■ **Short task**
Restate the opening lines of the material below word for word, stopping after the line that contains "cast steel of".

■ **Collected material**
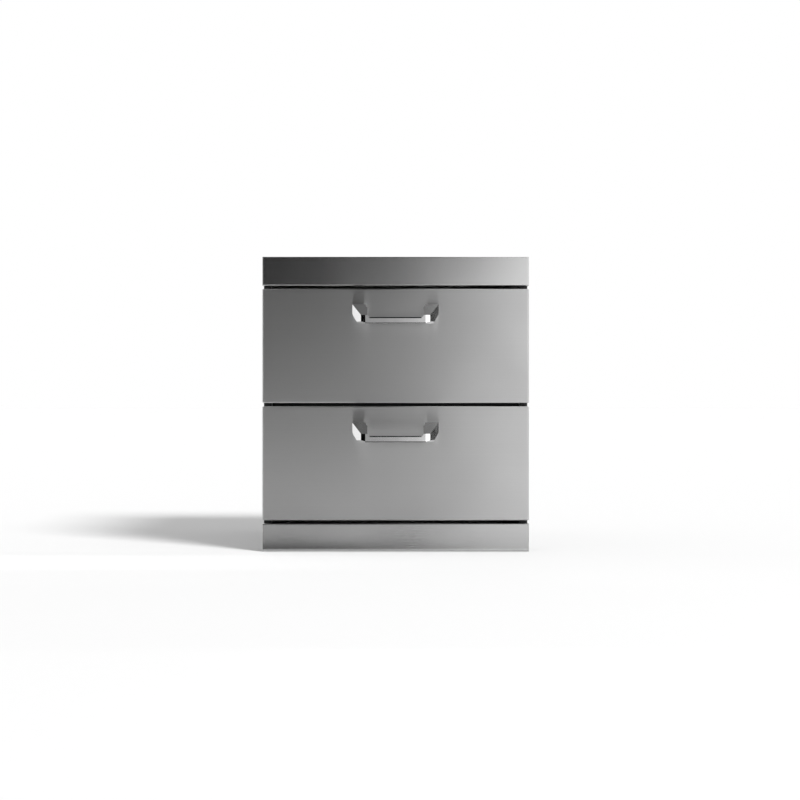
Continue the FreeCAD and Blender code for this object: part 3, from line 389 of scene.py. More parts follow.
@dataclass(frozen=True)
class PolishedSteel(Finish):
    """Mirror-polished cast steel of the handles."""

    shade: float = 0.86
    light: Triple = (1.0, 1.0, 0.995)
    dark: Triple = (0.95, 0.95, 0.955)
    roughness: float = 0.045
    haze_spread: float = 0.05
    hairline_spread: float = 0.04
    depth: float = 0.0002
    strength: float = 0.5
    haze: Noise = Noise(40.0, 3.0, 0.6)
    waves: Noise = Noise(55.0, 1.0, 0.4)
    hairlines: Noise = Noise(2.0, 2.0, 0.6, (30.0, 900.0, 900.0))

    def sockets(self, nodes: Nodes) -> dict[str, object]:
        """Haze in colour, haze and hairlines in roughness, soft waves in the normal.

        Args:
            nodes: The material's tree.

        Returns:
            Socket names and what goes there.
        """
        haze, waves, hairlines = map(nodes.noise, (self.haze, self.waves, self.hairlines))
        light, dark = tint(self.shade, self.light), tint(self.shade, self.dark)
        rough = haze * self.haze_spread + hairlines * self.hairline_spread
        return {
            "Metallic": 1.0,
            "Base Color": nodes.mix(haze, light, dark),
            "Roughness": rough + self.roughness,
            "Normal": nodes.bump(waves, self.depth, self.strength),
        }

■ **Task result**
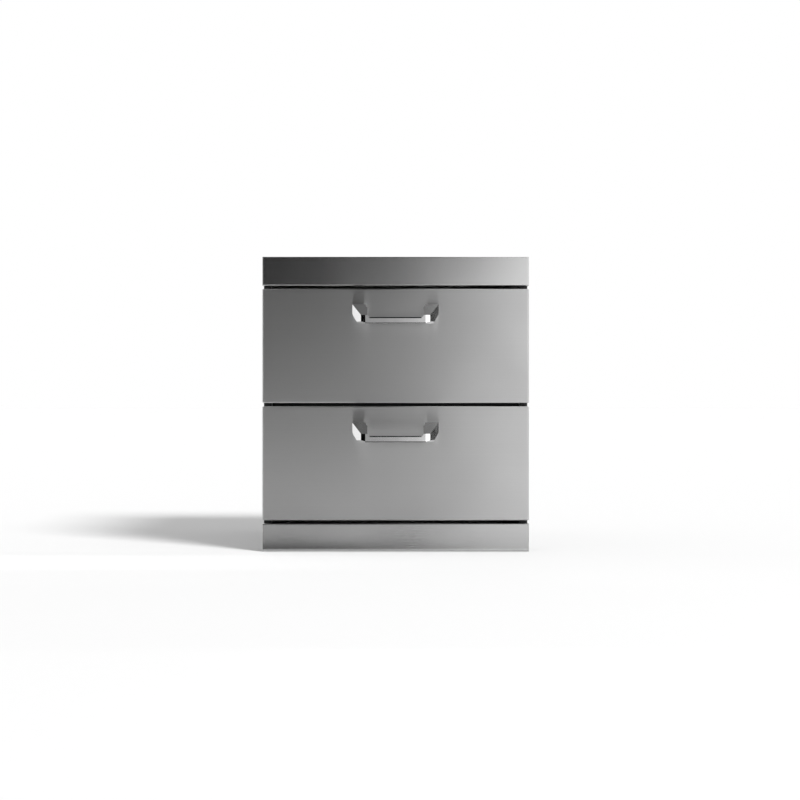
Continue the FreeCAD and Blender code for this object: part 3, from line 389 of scene.py. More parts follow.
@dataclass(frozen=True)
class PolishedSteel(Finish):
    """Mirror-polished cast steel of the handles."""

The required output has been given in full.